Goal of the exercise:
Your task is to quote the listing below exactly, beginning with its first line and ending on the line bearing "self.tailor = tailor".

================

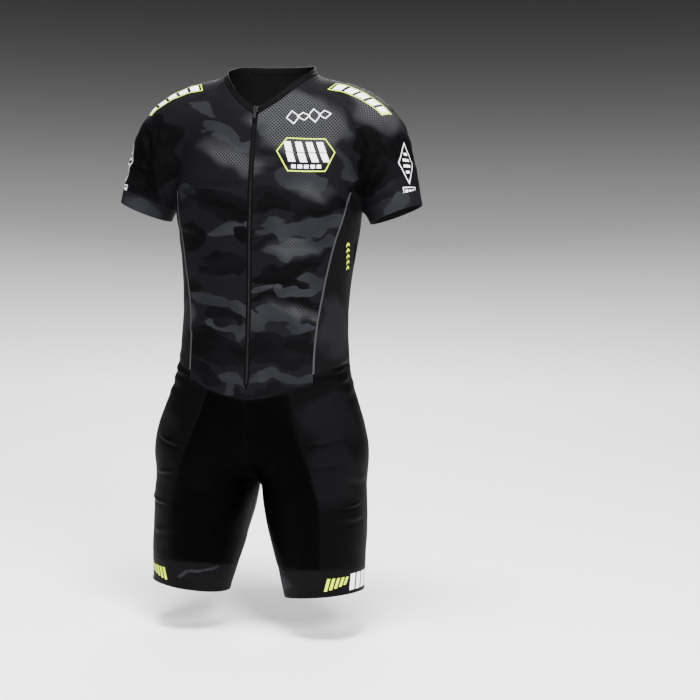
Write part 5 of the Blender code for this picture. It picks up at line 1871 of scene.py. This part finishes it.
DESIGNS = (
    *pair("print_shoulder", SHOULDER_GUIDE, shoulder_shapes(), "camouflage_knit"),
    Design("print_badge", BADGE_GUIDE, badge_shapes(), "camouflage_knit"),
    Design("print_motif_chest", CHEST_GUIDE, linked_lozenges(4, 0.0115, 0.0125, 0.0014),
           "camouflage_knit"),
    *pair("print_sleeve", SLEEVE_GUIDE, sleeve_shapes(), "camouflage_knit"),
    *pair("print_side", SIDE_GUIDE, chevron_shapes(), "side_mesh"),
    *pair("print_band", BAND_GUIDE, band_shapes(), "leg_band"),
    Design("print_motif_back", BACK_GUIDE, linked_lozenges(4, 0.0125, 0.0140, 0.0014),
           "camouflage_knit", extra=0.0015),
    Design("print_motif_band", LEG_GUIDE, linked_lozenges(3, 0.0115, 0.0125, 0.0014), "leg_band"),
)


class PrintShop:
    """Lays the generic designs onto the cloth as thin films that follow its creases."""

    CELL = 0.0022
    FILM = 0.0009             # from the cloth's middle to the film
    STOPS = 80                # points that a guide is read at

    def __init__(self, tailor: Tailor) -> None:
        """Keeps the form and the creases."""
        self.tailor = tailor

    def build(self, design: Design) -> bpy.types.Object:
        """Prints one design as an object with a slot for each ink."""
        form = self.tailor.form
        guide = np.array(design.guide)
        along = run_of(guide)
        stops = np.linspace(0, along[-1], self.STOPS)
        fine = form.settle(read_rows(np.column_stack([along, guide]), stops))
        run = run_of(fine)
        run -= run[-1] / 2
        tangent = unit(np.gradient(fine, axis=0))
        side = unit(np.cross(form.normal(fine), tangent)) * (-1.0 if design.flip else 1.0)
        points, quads, inks, count = [], [], [], 0
        names = sorted({ink.value for ink, _ in design.shapes})
        for ink, quad in design.shapes:
            spots, faces = self.divide(np.array(quad))
            u, v = spots[:, 0], spots[:, 1]
            at, ahead, across = (read_line(line, run, u) for line in (fine, tangent, side))
            over = u - np.clip(u, run[0], run[-1])
            points.append(at + over[:, None] * ahead + v[:, None] * across)
            quads.append(faces + count)
            inks.append(np.full(len(faces), names.index(ink.value), dtype=np.int32))
            count += len(spots)
        grid = form.settle(np.concatenate(points), 5)
        normal = form.normal(grid)
        height = self.tailor.creases.height(grid) + self.FILM + design.extra
        placed = grid + normal * height[:, None]
        quad = np.concatenate(quads)
        turned = np.cross(placed[quad[:, 2]] - placed[quad[:, 0]],
                          placed[quad[:, 3]] - placed[quad[:, 1]])
        wrong = (turned * normal[quad[:, 0]]).sum(-1) < 0
        quad[wrong] = quad[wrong][:, ::-1]
        mesh = quad_mesh(design.name, placed, quad)
        for name in names:
            mesh.materials.append(self.tailor.wardrobe[name])
        mesh.polygons.foreach_set("material_index", np.concatenate(inks))
        return add_object(design.name, mesh)

    def divide(self, quad: np.ndarray) -> tuple[np.ndarray, np.ndarray]:
        """A quad's points in cells of an even size, and its faces."""
        wide = max(np.linalg.norm(quad[1] - quad[0]), np.linalg.norm(quad[2] - quad[3]))
        high = max(np.linalg.norm(quad[3] - quad[0]), np.linalg.norm(quad[2] - quad[1]))
        columns, rows = (int(np.ceil(size / self.CELL)) + 1 for size in (wide, high))
        s = np.linspace(0, 1, columns)[None, :, None]
        t = np.linspace(0, 1, rows)[:, None, None]
        spots = (1 - t) * ((1 - s) * quad[0] + s * quad[1]) + t * ((1 - s) * quad[3] + s * quad[2])
        return spots.reshape(-1, 2), cells_of(number_grid(rows, columns))


# ---- Studio -------------------------------------------------------------------------
@dataclass
class Studio:
    """A pale floor that sweeps up into a round backdrop, soft lamps and the camera."""

    floor: float = -0.920
    floor_radius: float = 2.7
    sweep: float = 3.4
    wall_top: float = 4.5
    turns: int = 96
    floor_rings: tuple[float, ...] = (0.0004, 0.5, 1.5, 2.5)
    pale_to: float = -0.83         # height up to which the paper is pale
    halving: float = 0.38          # height over which its tone falls to a half
    air: float = 0.52              # strength of the even light all round
    lens: float = 77.73            # millimetres on a sensor 36 wide
    camera_place: Point = (0.7689, -2.4919, -0.2591)
    camera_turn: Point = (14.01, 4.02, -1.03)    # yaw, pitch and roll in degrees

    # Each lamp: its name, place, target, size and power.
    LAMPS = (
        ("key", (2.0, -2.6, 1.4), (0.0, 0.0, -0.30), 1.2, 262.0),
        ("fill", (-2.6, -2.0, 0.8), (0.0, 0.0, -0.45), 2.2, 12.0),
        ("top", (0.1, -1.0, 3.0), (0.0, 0.0, -0.40), 1.3, 400.0),
        ("back", (-0.8, 3.0, 1.8), (0.0, 0.0, -0.60), 2.4, 180.0),
    )

    def build(self) -> None:
        """Builds the stage, the lights and the camera."""
        self.backdrop()
        for lamp in self.LAMPS:
            self.light(*lamp)
        world = bpy.data.worlds.new("studio_air")
        bpy.context.scene.world = world
        world.use_nodes = True
        inputs = world.node_tree.nodes["Background"].inputs
        inputs["Color"].default_value = (1, 1, 1, 1)
        inputs["Strength"].default_value = self.air
        self.camera()

    def backdrop(self) -> None:
        """Turns a profile of floor, sweep and wall round the upright axis."""
        bend = np.linspace(0, np.pi / 2, 16)
        curve = self.sweep * np.array([np.sin(bend), 1 - np.cos(bend)])
        rings = np.array(self.floor_rings)
        wall = self.floor_radius + self.sweep
        radius = np.concatenate([rings, self.floor_radius + curve[0], [wall]])
        height = np.concatenate([0 * rings + self.floor, self.floor + curve[1], [self.wall_top]])
        angle = np.linspace(0, 2 * np.pi, self.turns, endpoint=False)
        x, y = radius[:, None] * np.cos(angle), radius[:, None] * np.sin(angle)
        points = np.stack([x, y, np.broadcast_to(height[:, None], x.shape)], axis=-1)
        numbers = number_grid(len(radius), self.turns)
        quads = cells_of(np.concatenate([numbers, numbers[:, :1]], axis=1).T)
        mesh = quad_mesh("backdrop", points.reshape(-1, 3), quads)
        mesh.materials.append(self.paper())
        thing = bpy.data.objects.new("backdrop", mesh)
        bpy.context.scene.collection.objects.link(thing)

    def paper(self) -> bpy.types.Material:
        """Pale paper with painted shade: its colour falls to a half with every step of height on
        the wall.
        """
        graph = ShaderGraph("backdrop_paper")
        _, _, z = graph.split(graph.place())
        rise = graph.maths("MAXIMUM", z - self.pale_to, 0.0)
        share = graph.maths("POWER", 0.5, rise / self.halving)
        # Painted shade: the wall darkens with height where the lamps' light falls off.
        colour = graph.blend(share, (0.0, 0.0, 0.0), (0.94, 0.94, 0.94))
        return graph.finish(colour, 0.9, Specular_IOR_Level=0.1)

    def light(self, name: str, place: Point, target: Point, size: float, power: float) -> None:
        """A square area lamp aimed at a target."""
        lamp = bpy.data.lights.new(name, "AREA")
        lamp.energy, lamp.size = power, size
        thing = bpy.data.objects.new(name, lamp)
        thing.location = place
        thing.rotation_mode = "QUATERNION"
        thing.rotation_quaternion = (Vector(target) - Vector(place)).to_track_quat("-Z", "Y")
        bpy.context.scene.collection.objects.link(thing)

    def camera(self) -> None:
        """The camera, fitted to the photograph: a little right of the front and level."""
        yaw, pitch, roll = np.radians(self.camera_turn)
        ahead = np.array([-np.sin(yaw) * np.cos(pitch), np.cos(yaw) * np.cos(pitch),
                          -np.sin(pitch)])
        right = unit(np.cross(ahead, [0, 0, 1]))
        up = np.cross(right, ahead)
        turned_right = np.cos(roll) * right - np.sin(roll) * up
        turned_up = np.cos(roll) * up + np.sin(roll) * right
        frame = Matrix(np.column_stack([turned_right, turned_up, -ahead]).tolist()).to_4x4()
        camera = bpy.data.cameras.new("camera")
        camera.lens, camera.sensor_width = self.lens, 36.0
        camera.clip_end = 60.0
        thing = bpy.data.objects.new("camera", camera)
        thing.matrix_world = Matrix.Translation(self.camera_place) @ frame
        bpy.context.scene.collection.objects.link(thing)
        bpy.context.scene.camera = thing


# ---- The whole ----------------------------------------------------------------------
def main() -> None:
    """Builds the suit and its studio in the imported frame."""
    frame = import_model()
    LOG.info("%d nodes in the packed frame", len(frame["nodes"]))
    form = WornForm()
    plan = SeamPlan(form, DENSITY)
    creases = CreaseField(form, FRONT_CREASES + SLEEVE_CREASES + BACK_CREASES)
    tailor = Tailor(form, creases, Wardrobe())
    cutter = Cutter(plan)
    top, shorts = SuitTop(cutter, tailor), Shorts(cutter, tailor)
    for part in (top, shorts):
        part.cut()
        part.build()
    Stitching(Needle(tailor), top, shorts).build()
    Zip(top).build()
    shop = PrintShop(tailor)
    for design in DESIGNS:
        shop.build(design)
    Studio().build()


if __name__ == "__main__":
    main()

================

Response below:
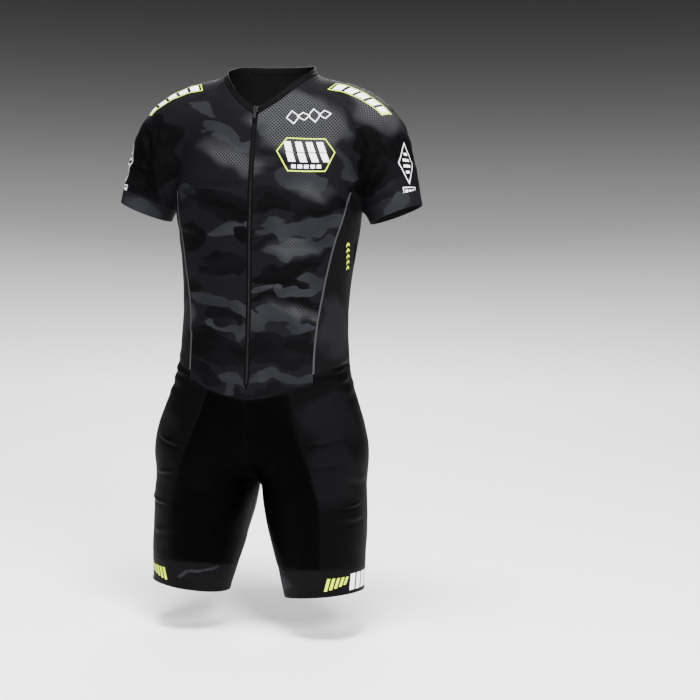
Write part 5 of the Blender code for this picture. It picks up at line 1871 of scene.py. This part finishes it.
DESIGNS = (
    *pair("print_shoulder", SHOULDER_GUIDE, shoulder_shapes(), "camouflage_knit"),
    Design("print_badge", BADGE_GUIDE, badge_shapes(), "camouflage_knit"),
    Design("print_motif_chest", CHEST_GUIDE, linked_lozenges(4, 0.0115, 0.0125, 0.0014),
           "camouflage_knit"),
    *pair("print_sleeve", SLEEVE_GUIDE, sleeve_shapes(), "camouflage_knit"),
    *pair("print_side", SIDE_GUIDE, chevron_shapes(), "side_mesh"),
    *pair("print_band", BAND_GUIDE, band_shapes(), "leg_band"),
    Design("print_motif_back", BACK_GUIDE, linked_lozenges(4, 0.0125, 0.0140, 0.0014),
           "camouflage_knit", extra=0.0015),
    Design("print_motif_band", LEG_GUIDE, linked_lozenges(3, 0.0115, 0.0125, 0.0014), "leg_band"),
)


class PrintShop:
    """Lays the generic designs onto the cloth as thin films that follow its creases."""

    CELL = 0.0022
    FILM = 0.0009             # from the cloth's middle to the film
    STOPS = 80                # points that a guide is read at

    def __init__(self, tailor: Tailor) -> None:
        """Keeps the form and the creases."""
        self.tailor = tailor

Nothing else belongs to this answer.